## [To do]
Write the listing out again, all of it, word for word.
☆ ☆ ☆ ☆ ☆ ☆ ☆
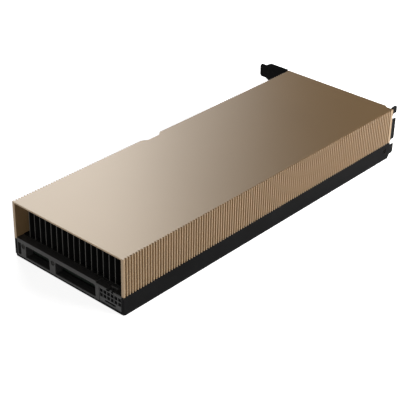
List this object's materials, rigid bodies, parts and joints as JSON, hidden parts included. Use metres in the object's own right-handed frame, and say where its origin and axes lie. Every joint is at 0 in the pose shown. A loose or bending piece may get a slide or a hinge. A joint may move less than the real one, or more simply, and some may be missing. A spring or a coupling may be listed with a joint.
{
  "type": "passive accelerator card",
  "caption": "Flat dual-slot server accelerator card with a ribbed metal cover, open finned air duct, black base and slotted bracket.",
  "frame": {"origin": "middle of the backplate's underside", "axes": "+X from the rear end to the bracket, -Y to the card's plain top edge, +Y to the edge connector, +Z from the backplate to the cover"},
  "size_m": [0.2737, 0.1209, 0.0394],
  "materials": {
    "shroud_metal": "anodised, satin",
    "black_frame": "fine matt coat",
    "black_sheet": "fine matt coat",
    "dark_film": "smooth",
    "board": "solder mask",
    "gold_plating": "plated",
    "heatsink_metal": "black coat",
    "fin_metal": "black coat",
    "substrate": "laminate",
    "silicon": "polished",
    "nickel_plate": "nickel plated",
    "paste": "grey paste",
    "ferrite": "pressed powder",
    "chip_plastic": "moulded",
    "pad": "soft pad",
    "can_metal": "bare can",
    "spring_steel": "plain",
    "black_screw": "black oxide",
    "steel_screw": "plain",
    "insert_metal": "turned",
    "header_plastic": "moulded",
    "bracket_steel": "black coat"
  },
  "bodies": {
    "root": {"shroud": "shroud_metal", "base_frame": "black_frame", "rear_bar": "black_frame", "backplate": "black_sheet", "insulating_film": "dark_film", "circuit_board": "board", "edge_contacts": "gold_plating", "heatsink_base": "heatsink_metal", "package_substrate": "substrate", "processor_die": "silicon", "memory_stacks": "silicon", "package_stiffener": "nickel_plate", "thermal_paste": "paste", "inductors": "ferrite", "power_stages": "chip_plastic", "thermal_pads": "pad", "capacitors": "can_metal", "controller_chips": "chip_plastic", "retention_plate": "spring_steel", "long_screws": "black_screw", "rear_bar_screws": "black_screw", "retention_screws": "steel_screw", "bracket_screws": "black_screw", "rear_thread_inserts": "insert_metal", "side_thread_insert": "insert_metal", "power_header": "header_plastic", "power_contacts": "gold_plating", "sense_contacts": "gold_plating", "bracket": "bracket_steel", "fin_01": "fin_metal", "fin_02": "fin_metal", "fin_03": "fin_metal", "fin_04": "fin_metal", "fin_05": "fin_metal", "fin_06": "fin_metal", "fin_07": "fin_metal", "fin_08": "fin_metal", "fin_09": "fin_metal", "fin_10": "fin_metal", "fin_11": "fin_metal", "fin_12": "fin_metal", "fin_13": "fin_metal", "fin_14": "fin_metal", "fin_15": "fin_metal", "fin_16": "fin_metal", "fin_17": "fin_metal"}
  },
  "joints": []
}
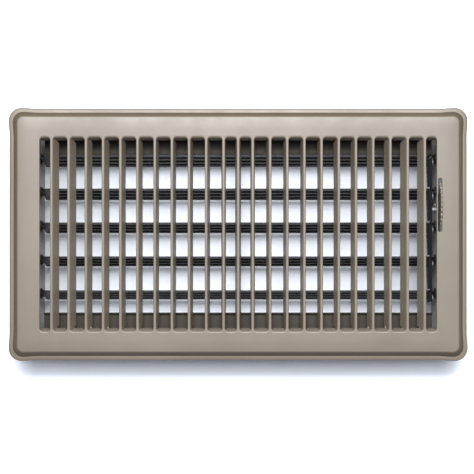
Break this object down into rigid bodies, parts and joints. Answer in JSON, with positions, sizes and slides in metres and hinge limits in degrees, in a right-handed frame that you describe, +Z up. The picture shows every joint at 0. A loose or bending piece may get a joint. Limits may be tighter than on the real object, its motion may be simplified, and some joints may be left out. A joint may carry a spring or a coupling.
{
  "type": "louvred floor register",
  "caption": "Rectangular pressed-steel floor grille over a shallow damper box, with parallel louvre blades linked to a serrated thumb lever beside the slots.",
  "frame": {"origin": "centre of the bounding box's base, which is level with the bottom edges of the two end plates", "axes": "+X along the long side towards the lever, +Y across it towards the side that the blades' upper edges lean to, +Z up out of the face"},
  "size_m": [0.3414, 0.1884, 0.045],
  "materials": {
    "taupe_paint": "satin",
    "black_paint": "satin",
    "zinc_steel": "zinc plated",
    "nylon": "matt"
  },
  "bodies": {
    "frame": {"face_grille": "taupe_paint", "side_wall_rear": "taupe_paint", "side_wall_front": "taupe_paint", "end_plate_left": "taupe_paint", "end_plate_right": "taupe_paint", "pivot_bush_left_1": "nylon", "pivot_bush_left_2": "nylon", "pivot_bush_left_3": "nylon", "pivot_bush_left_4": "nylon", "pivot_bush_left_5": "nylon", "pivot_bush_right_1": "nylon", "pivot_bush_right_2": "nylon", "pivot_bush_right_3": "nylon", "pivot_bush_right_4": "nylon", "pivot_bush_right_5": "nylon", "lever_rivet": "zinc_steel", "lever_washer": "zinc_steel"},
    "blade_1": {"blade_1": "black_paint", "link_clip_1": "zinc_steel"},
    "blade_2": {"blade_2": "black_paint", "link_clip_2": "zinc_steel"},
    "blade_3": {"blade_3": "black_paint", "link_clip_3": "zinc_steel"},
    "blade_4": {"blade_4": "black_paint", "link_clip_4": "zinc_steel"},
    "blade_5": {"blade_5": "black_paint", "link_clip_5": "zinc_steel"},
    "link": {"link_bar": "black_paint"},
    "lever": {"thumb_lever": "taupe_paint", "drive_pin": "zinc_steel"}
  },
  "joints": [
    {"name": "blade_3_pivot", "type": "hinge", "parent": "frame", "child": "blade_3", "pos_m": [0, 0.00635, 0.023], "axis": [-1, 0, 0], "range_deg": [-15.5, 69.5]},
    {"name": "blade_1_pivot", "type": "hinge", "parent": "frame", "child": "blade_1", "pos_m": [0, 0.05715, 0.023], "axis": [-1, 0, 0], "range_deg": [-15.5, 69.5]},
    {"name": "blade_2_pivot", "type": "hinge", "parent": "frame", "child": "blade_2", "pos_m": [0, 0.03175, 0.023], "axis": [-1, 0, 0], "range_deg": [-15.5, 69.5]},
    {"name": "blade_4_pivot", "type": "hinge", "parent": "frame", "child": "blade_4", "pos_m": [0, -0.01905, 0.023], "axis": [-1, 0, 0], "range_deg": [-15.5, 69.5]},
    {"name": "blade_5_pivot", "type": "hinge", "parent": "frame", "child": "blade_5", "pos_m": [0, -0.04445, 0.023], "axis": [-1, 0, 0], "range_deg": [-15.5, 69.5]},
    {"name": "lever_pivot", "type": "hinge", "parent": "frame", "child": "lever", "pos_m": [0.1503, 0.0217, 0.023], "axis": [-1, 0, 0], "range_deg": [-15.5, 69.5]},
    {"name": "link_pivot", "type": "hinge", "parent": "blade_3", "child": "link", "pos_m": [0.1443, 0.00317, 0.02924], "axis": [-1, 0, 0], "range_deg": [-69.5, 15.5]}
  ],
  "couplings": [
    {"joint": "blade_1_pivot", "follows": "blade_3_pivot", "ratio": 1},
    {"joint": "blade_2_pivot", "follows": "blade_3_pivot", "ratio": 1},
    {"joint": "blade_4_pivot", "follows": "blade_3_pivot", "ratio": 1},
    {"joint": "blade_5_pivot", "follows": "blade_3_pivot", "ratio": 1},
    {"joint": "lever_pivot", "follows": "blade_3_pivot", "ratio": 1},
    {"joint": "link_pivot", "follows": "blade_3_pivot", "ratio": -1}
  ]
}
☆ ☆ ☆ ☆ ☆ ☆ ☆
## [Task response]
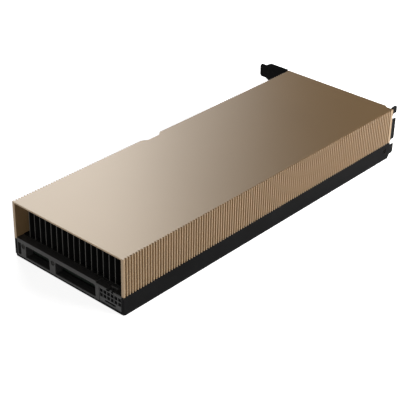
List this object's materials, rigid bodies, parts and joints as JSON, hidden parts included. Use metres in the object's own right-handed frame, and say where its origin and axes lie. Every joint is at 0 in the pose shown. A loose or bending piece may get a slide or a hinge. A joint may move less than the real one, or more simply, and some may be missing. A spring or a coupling may be listed with a joint.
{
  "type": "passive accelerator card",
  "caption": "Flat dual-slot server accelerator card with a ribbed metal cover, open finned air duct, black base and slotted bracket.",
  "frame": {"origin": "middle of the backplate's underside", "axes": "+X from the rear end to the bracket, -Y to the card's plain top edge, +Y to the edge connector, +Z from the backplate to the cover"},
  "size_m": [0.2737, 0.1209, 0.0394],
  "materials": {
    "shroud_metal": "anodised, satin",
    "black_frame": "fine matt coat",
    "black_sheet": "fine matt coat",
    "dark_film": "smooth",
    "board": "solder mask",
    "gold_plating": "plated",
    "heatsink_metal": "black coat",
    "fin_metal": "black coat",
    "substrate": "laminate",
    "silicon": "polished",
    "nickel_plate": "nickel plated",
    "paste": "grey paste",
    "ferrite": "pressed powder",
    "chip_plastic": "moulded",
    "pad": "soft pad",
    "can_metal": "bare can",
    "spring_steel": "plain",
    "black_screw": "black oxide",
    "steel_screw": "plain",
    "insert_metal": "turned",
    "header_plastic": "moulded",
    "bracket_steel": "black coat"
  },
  "bodies": {
    "root": {"shroud": "shroud_metal", "base_frame": "black_frame", "rear_bar": "black_frame", "backplate": "black_sheet", "insulating_film": "dark_film", "circuit_board": "board", "edge_contacts": "gold_plating", "heatsink_base": "heatsink_metal", "package_substrate": "substrate", "processor_die": "silicon", "memory_stacks": "silicon", "package_stiffener": "nickel_plate", "thermal_paste": "paste", "inductors": "ferrite", "power_stages": "chip_plastic", "thermal_pads": "pad", "capacitors": "can_metal", "controller_chips": "chip_plastic", "retention_plate": "spring_steel", "long_screws": "black_screw", "rear_bar_screws": "black_screw", "retention_screws": "steel_screw", "bracket_screws": "black_screw", "rear_thread_inserts": "insert_metal", "side_thread_insert": "insert_metal", "power_header": "header_plastic", "power_contacts": "gold_plating", "sense_contacts": "gold_plating", "bracket": "bracket_steel", "fin_01": "fin_metal", "fin_02": "fin_metal", "fin_03": "fin_metal", "fin_04": "fin_metal", "fin_05": "fin_metal", "fin_06": "fin_metal", "fin_07": "fin_metal", "fin_08": "fin_metal", "fin_09": "fin_metal", "fin_10": "fin_metal", "fin_11": "fin_metal", "fin_12": "fin_metal", "fin_13": "fin_metal", "fin_14": "fin_metal", "fin_15": "fin_metal", "fin_16": "fin_metal", "fin_17": "fin_metal"}
  },
  "joints": []
}
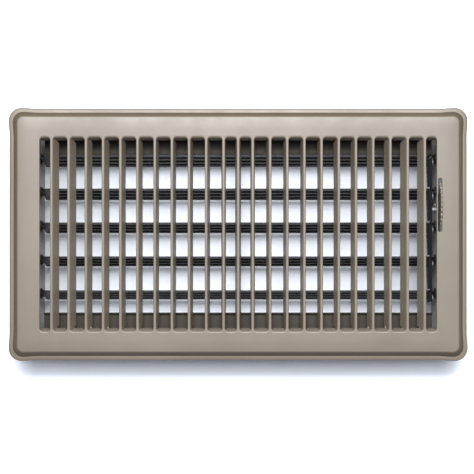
Break this object down into rigid bodies, parts and joints. Answer in JSON, with positions, sizes and slides in metres and hinge limits in degrees, in a right-handed frame that you describe, +Z up. The picture shows every joint at 0. A loose or bending piece may get a joint. Limits may be tighter than on the real object, its motion may be simplified, and some joints may be left out. A joint may carry a spring or a coupling.
{
  "type": "louvred floor register",
  "caption": "Rectangular pressed-steel floor grille over a shallow damper box, with parallel louvre blades linked to a serrated thumb lever beside the slots.",
  "frame": {"origin": "centre of the bounding box's base, which is level with the bottom edges of the two end plates", "axes": "+X along the long side towards the lever, +Y across it towards the side that the blades' upper edges lean to, +Z up out of the face"},
  "size_m": [0.3414, 0.1884, 0.045],
  "materials": {
    "taupe_paint": "satin",
    "black_paint": "satin",
    "zinc_steel": "zinc plated",
    "nylon": "matt"
  },
  "bodies": {
    "frame": {"face_grille": "taupe_paint", "side_wall_rear": "taupe_paint", "side_wall_front": "taupe_paint", "end_plate_left": "taupe_paint", "end_plate_right": "taupe_paint", "pivot_bush_left_1": "nylon", "pivot_bush_left_2": "nylon", "pivot_bush_left_3": "nylon", "pivot_bush_left_4": "nylon", "pivot_bush_left_5": "nylon", "pivot_bush_right_1": "nylon", "pivot_bush_right_2": "nylon", "pivot_bush_right_3": "nylon", "pivot_bush_right_4": "nylon", "pivot_bush_right_5": "nylon", "lever_rivet": "zinc_steel", "lever_washer": "zinc_steel"},
    "blade_1": {"blade_1": "black_paint", "link_clip_1": "zinc_steel"},
    "blade_2": {"blade_2": "black_paint", "link_clip_2": "zinc_steel"},
    "blade_3": {"blade_3": "black_paint", "link_clip_3": "zinc_steel"},
    "blade_4": {"blade_4": "black_paint", "link_clip_4": "zinc_steel"},
    "blade_5": {"blade_5": "black_paint", "link_clip_5": "zinc_steel"},
    "link": {"link_bar": "black_paint"},
    "lever": {"thumb_lever": "taupe_paint", "drive_pin": "zinc_steel"}
  },
  "joints": [
    {"name": "blade_3_pivot", "type": "hinge", "parent": "frame", "child": "blade_3", "pos_m": [0, 0.00635, 0.023], "axis": [-1, 0, 0], "range_deg": [-15.5, 69.5]},
    {"name": "blade_1_pivot", "type": "hinge", "parent": "frame", "child": "blade_1", "pos_m": [0, 0.05715, 0.023], "axis": [-1, 0, 0], "range_deg": [-15.5, 69.5]},
    {"name": "blade_2_pivot", "type": "hinge", "parent": "frame", "child": "blade_2", "pos_m": [0, 0.03175, 0.023], "axis": [-1, 0, 0], "range_deg": [-15.5, 69.5]},
    {"name": "blade_4_pivot", "type": "hinge", "parent": "frame", "child": "blade_4", "pos_m": [0, -0.01905, 0.023], "axis": [-1, 0, 0], "range_deg": [-15.5, 69.5]},
    {"name": "blade_5_pivot", "type": "hinge", "parent": "frame", "child": "blade_5", "pos_m": [0, -0.04445, 0.023], "axis": [-1, 0, 0], "range_deg": [-15.5, 69.5]},
    {"name": "lever_pivot", "type": "hinge", "parent": "frame", "child": "lever", "pos_m": [0.1503, 0.0217, 0.023], "axis": [-1, 0, 0], "range_deg": [-15.5, 69.5]},
    {"name": "link_pivot", "type": "hinge", "parent": "blade_3", "child": "link", "pos_m": [0.1443, 0.00317, 0.02924], "axis": [-1, 0, 0], "range_deg": [-69.5, 15.5]}
  ],
  "couplings": [
    {"joint": "blade_1_pivot", "follows": "blade_3_pivot", "ratio": 1},
    {"joint": "blade_2_pivot", "follows": "blade_3_pivot", "ratio": 1},
    {"joint": "blade_4_pivot", "follows": "blade_3_pivot", "ratio": 1},
    {"joint": "blade_5_pivot", "follows": "blade_3_pivot", "ratio": 1},
    {"joint": "lever_pivot", "follows": "blade_3_pivot", "ratio": 1},
    {"joint": "link_pivot", "follows": "blade_3_pivot", "ratio": -1}
  ]
}